- **THE TASK**
Copy every line from the records below that holds the word "value".

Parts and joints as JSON
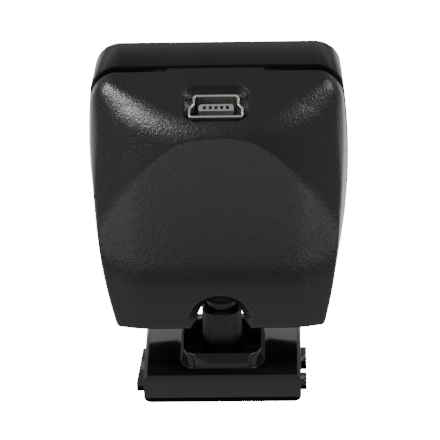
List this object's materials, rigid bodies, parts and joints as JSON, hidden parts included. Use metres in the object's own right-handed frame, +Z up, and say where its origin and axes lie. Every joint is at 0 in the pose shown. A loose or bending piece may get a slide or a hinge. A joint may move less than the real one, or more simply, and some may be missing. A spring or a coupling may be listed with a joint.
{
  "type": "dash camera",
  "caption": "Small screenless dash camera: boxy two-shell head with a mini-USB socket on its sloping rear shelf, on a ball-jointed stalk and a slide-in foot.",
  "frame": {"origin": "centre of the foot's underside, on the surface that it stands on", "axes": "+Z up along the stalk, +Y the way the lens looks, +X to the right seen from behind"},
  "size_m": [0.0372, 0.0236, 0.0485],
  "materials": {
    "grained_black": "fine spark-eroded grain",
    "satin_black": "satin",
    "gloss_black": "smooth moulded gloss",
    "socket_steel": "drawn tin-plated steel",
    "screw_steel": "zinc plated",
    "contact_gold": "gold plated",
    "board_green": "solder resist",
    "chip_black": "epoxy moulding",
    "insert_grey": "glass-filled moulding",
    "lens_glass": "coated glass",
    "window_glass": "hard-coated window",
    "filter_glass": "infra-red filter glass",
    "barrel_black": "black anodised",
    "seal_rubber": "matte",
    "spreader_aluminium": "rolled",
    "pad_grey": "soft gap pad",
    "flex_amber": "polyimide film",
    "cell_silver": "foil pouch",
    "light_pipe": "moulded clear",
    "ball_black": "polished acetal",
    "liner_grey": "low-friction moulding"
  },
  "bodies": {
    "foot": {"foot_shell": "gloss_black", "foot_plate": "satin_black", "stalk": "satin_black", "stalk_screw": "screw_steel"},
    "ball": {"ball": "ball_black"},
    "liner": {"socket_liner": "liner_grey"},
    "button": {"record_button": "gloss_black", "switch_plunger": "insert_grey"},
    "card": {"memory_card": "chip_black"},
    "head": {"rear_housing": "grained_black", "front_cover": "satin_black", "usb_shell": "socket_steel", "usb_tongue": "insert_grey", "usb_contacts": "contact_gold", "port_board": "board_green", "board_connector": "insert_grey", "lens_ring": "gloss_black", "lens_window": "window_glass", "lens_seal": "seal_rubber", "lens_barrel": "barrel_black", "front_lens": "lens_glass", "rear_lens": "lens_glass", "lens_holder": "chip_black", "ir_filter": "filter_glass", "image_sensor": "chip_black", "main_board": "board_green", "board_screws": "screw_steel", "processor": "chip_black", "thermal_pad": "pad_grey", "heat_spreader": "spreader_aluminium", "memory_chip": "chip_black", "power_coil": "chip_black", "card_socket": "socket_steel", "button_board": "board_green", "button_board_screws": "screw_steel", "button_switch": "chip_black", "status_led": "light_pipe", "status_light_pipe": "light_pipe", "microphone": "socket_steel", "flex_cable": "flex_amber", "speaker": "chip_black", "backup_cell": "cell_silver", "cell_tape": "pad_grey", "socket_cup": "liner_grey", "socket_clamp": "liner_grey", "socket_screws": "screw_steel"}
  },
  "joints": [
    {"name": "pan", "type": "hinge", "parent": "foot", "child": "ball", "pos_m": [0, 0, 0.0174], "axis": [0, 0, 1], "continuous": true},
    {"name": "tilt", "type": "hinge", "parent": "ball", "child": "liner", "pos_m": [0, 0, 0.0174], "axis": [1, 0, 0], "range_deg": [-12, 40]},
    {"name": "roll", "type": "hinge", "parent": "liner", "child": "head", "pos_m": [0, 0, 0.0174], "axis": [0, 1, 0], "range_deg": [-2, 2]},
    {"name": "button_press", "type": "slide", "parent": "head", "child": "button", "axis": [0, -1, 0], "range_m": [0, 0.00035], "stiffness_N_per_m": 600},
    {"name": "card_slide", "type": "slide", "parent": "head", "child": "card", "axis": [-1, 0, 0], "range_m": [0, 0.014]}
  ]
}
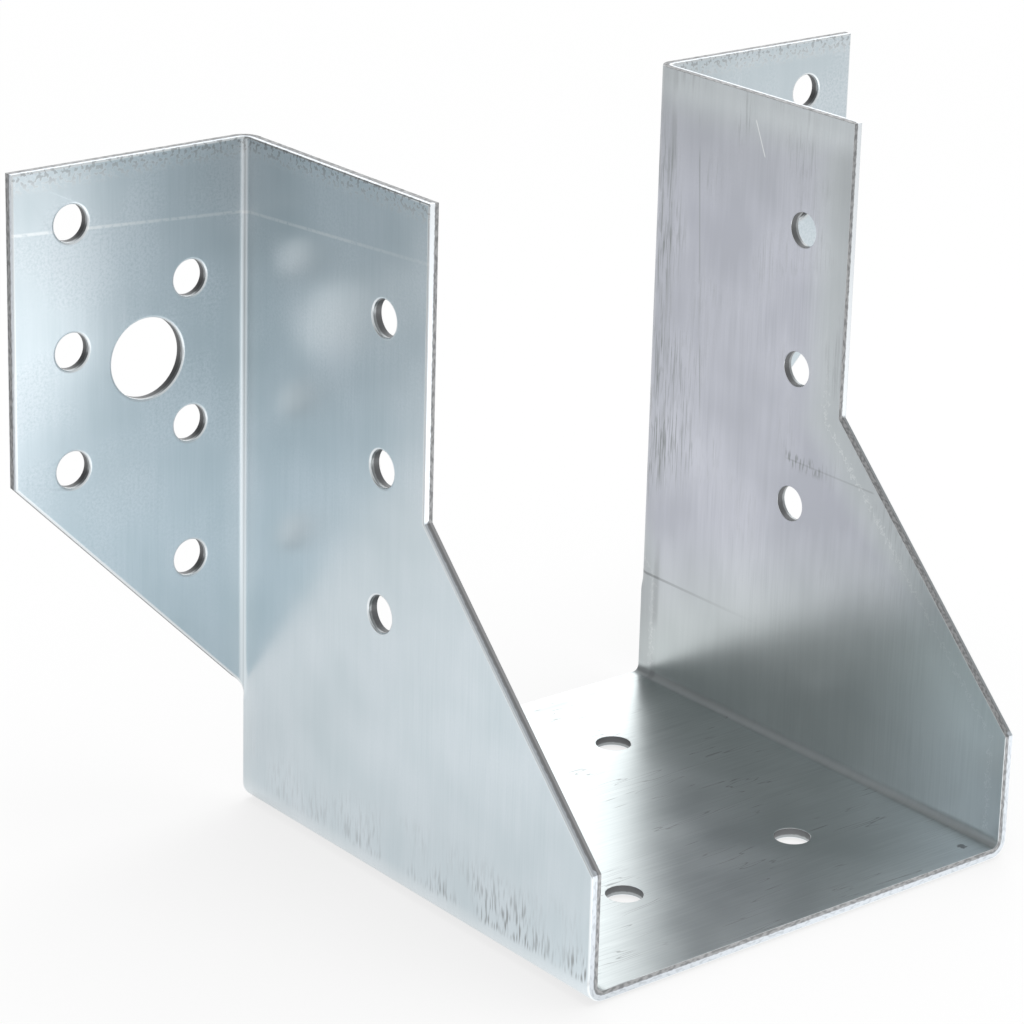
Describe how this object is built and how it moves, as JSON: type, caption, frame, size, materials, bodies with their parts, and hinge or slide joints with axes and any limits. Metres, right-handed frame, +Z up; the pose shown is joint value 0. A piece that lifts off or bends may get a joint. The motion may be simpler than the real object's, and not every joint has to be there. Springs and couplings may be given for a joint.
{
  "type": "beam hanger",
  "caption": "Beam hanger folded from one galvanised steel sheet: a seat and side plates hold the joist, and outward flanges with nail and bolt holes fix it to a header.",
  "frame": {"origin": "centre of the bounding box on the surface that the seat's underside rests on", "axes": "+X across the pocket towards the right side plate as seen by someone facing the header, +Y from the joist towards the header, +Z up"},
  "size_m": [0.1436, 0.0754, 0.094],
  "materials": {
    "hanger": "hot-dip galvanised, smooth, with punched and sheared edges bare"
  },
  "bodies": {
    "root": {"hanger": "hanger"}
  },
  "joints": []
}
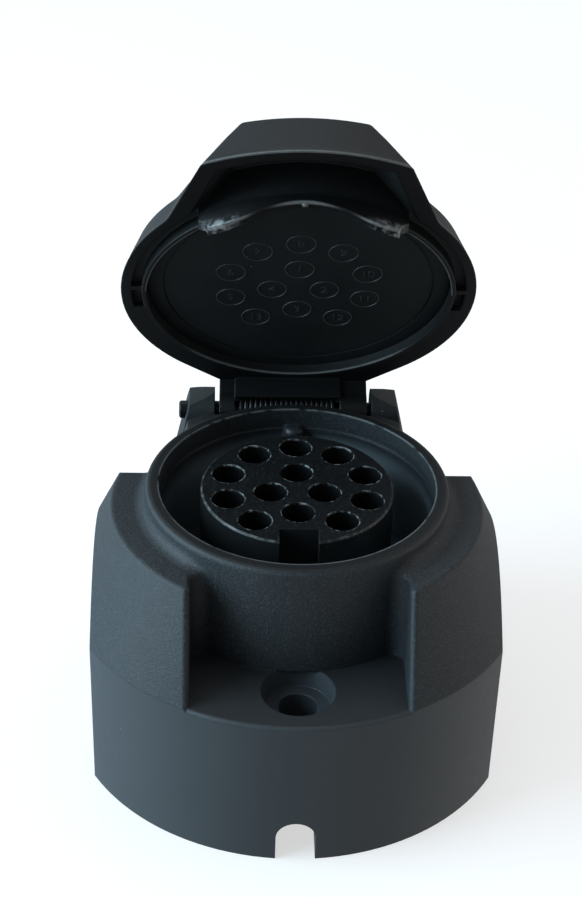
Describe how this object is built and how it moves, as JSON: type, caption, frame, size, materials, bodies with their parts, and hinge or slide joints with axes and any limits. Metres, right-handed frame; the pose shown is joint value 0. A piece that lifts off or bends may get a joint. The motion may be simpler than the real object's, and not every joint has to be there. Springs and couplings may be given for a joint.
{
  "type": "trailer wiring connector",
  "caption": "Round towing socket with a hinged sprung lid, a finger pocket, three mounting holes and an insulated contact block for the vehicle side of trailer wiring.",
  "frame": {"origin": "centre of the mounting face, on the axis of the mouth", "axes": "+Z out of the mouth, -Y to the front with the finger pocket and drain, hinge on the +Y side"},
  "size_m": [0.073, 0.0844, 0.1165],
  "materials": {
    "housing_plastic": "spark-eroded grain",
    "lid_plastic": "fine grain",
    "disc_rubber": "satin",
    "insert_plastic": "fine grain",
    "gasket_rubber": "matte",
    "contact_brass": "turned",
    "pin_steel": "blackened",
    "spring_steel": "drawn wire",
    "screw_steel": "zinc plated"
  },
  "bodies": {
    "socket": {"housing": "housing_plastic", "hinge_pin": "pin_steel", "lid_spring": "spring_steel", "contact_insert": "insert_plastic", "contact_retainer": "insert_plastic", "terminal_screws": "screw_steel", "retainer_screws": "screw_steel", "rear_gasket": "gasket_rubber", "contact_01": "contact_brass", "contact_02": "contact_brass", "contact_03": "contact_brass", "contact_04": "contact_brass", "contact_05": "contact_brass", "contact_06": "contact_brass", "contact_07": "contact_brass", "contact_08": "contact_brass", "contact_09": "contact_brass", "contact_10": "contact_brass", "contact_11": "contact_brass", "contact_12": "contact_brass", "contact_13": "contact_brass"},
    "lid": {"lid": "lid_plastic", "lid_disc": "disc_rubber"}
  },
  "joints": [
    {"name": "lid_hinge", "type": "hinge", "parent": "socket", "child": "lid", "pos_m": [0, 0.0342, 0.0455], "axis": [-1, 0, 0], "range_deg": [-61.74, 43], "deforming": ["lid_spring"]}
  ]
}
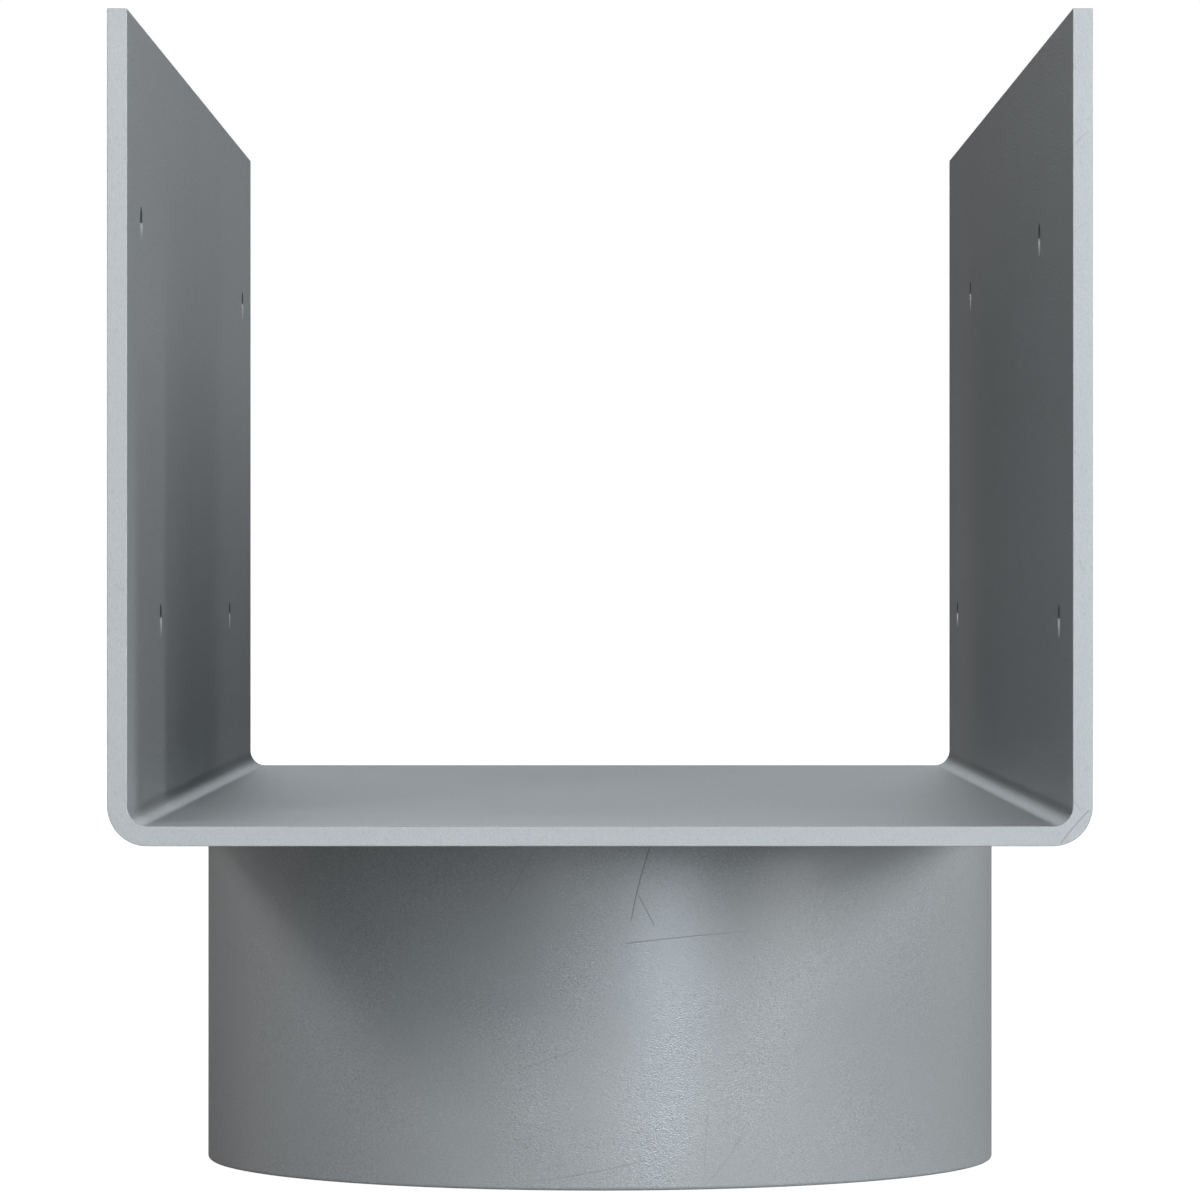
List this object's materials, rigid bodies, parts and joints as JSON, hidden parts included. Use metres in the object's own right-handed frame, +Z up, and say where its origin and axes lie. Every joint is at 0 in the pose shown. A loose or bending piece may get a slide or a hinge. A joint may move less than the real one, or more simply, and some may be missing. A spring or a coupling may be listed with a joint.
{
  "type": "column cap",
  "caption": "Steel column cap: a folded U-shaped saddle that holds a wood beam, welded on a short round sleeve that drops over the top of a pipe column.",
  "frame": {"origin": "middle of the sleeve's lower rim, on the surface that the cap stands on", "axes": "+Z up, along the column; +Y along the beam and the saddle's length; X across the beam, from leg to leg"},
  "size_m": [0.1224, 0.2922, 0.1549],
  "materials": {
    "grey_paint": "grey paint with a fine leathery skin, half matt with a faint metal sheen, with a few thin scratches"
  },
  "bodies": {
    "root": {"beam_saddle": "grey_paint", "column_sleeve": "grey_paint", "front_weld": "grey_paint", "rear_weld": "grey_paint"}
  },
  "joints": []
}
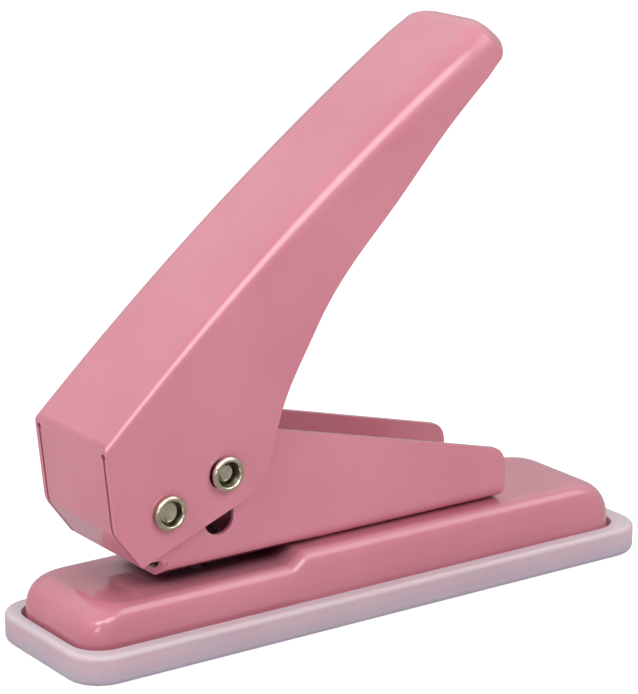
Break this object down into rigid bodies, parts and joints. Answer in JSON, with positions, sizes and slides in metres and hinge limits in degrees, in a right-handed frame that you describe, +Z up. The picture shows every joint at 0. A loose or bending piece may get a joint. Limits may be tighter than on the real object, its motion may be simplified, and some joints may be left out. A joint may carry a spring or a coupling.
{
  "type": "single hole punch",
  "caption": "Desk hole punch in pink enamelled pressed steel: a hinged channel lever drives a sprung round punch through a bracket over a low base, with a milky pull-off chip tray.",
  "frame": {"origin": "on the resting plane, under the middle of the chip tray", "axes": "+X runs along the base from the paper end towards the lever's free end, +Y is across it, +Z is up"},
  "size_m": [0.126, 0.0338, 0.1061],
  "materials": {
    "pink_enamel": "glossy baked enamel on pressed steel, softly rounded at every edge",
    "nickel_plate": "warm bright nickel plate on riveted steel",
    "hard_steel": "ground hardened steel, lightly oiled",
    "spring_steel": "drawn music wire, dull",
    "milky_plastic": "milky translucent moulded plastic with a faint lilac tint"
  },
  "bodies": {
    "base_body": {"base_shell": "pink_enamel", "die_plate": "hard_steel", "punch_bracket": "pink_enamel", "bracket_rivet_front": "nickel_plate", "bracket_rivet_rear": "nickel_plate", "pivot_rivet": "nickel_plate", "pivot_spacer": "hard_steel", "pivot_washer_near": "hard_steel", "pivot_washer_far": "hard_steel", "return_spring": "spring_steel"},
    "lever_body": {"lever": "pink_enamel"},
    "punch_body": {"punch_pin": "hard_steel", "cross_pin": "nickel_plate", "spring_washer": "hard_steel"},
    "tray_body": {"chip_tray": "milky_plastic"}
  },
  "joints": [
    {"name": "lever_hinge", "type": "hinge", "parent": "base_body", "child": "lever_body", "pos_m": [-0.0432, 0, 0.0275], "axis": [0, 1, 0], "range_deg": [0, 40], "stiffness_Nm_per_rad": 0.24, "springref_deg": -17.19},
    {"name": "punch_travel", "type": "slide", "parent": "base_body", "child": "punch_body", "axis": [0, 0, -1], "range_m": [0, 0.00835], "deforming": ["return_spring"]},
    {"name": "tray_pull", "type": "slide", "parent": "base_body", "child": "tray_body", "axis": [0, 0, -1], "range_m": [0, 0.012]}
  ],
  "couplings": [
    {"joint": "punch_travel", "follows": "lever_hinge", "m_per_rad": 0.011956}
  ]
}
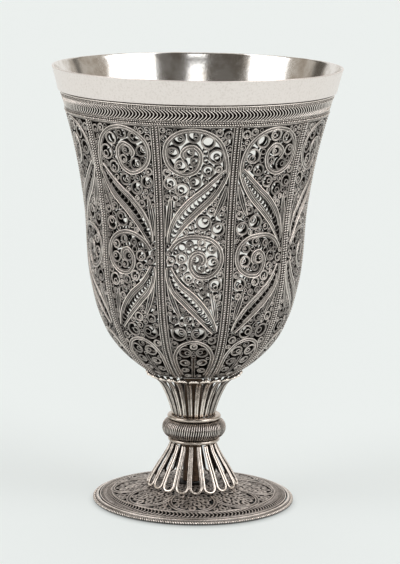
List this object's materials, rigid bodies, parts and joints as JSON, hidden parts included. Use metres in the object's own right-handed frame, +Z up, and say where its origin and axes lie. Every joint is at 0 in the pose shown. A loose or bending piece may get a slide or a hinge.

- **EXERCISE OUTPUT**
Describe how this object is built and how it moves, as JSON: type, caption, frame, size, materials, bodies with their parts, and hinge or slide joints with axes and any limits. Metres, right-handed frame, +Z up; the pose shown is joint value 0. A piece that lifts off or bends may get a joint. The motion may be simpler than the real object's, and not every joint has to be there. Springs and couplings may be given for a joint.
Describe how this object is built and how it moves, as JSON: type, caption, frame, size, materials, bodies with their parts, and hinge or slide joints with axes and any limits. Metres, right-handed frame; the pose shown is joint value 0. A piece that lifts off or bends may get a joint. The motion may be simpler than the real object's, and not every joint has to be there. Springs and couplings may be given for a joint.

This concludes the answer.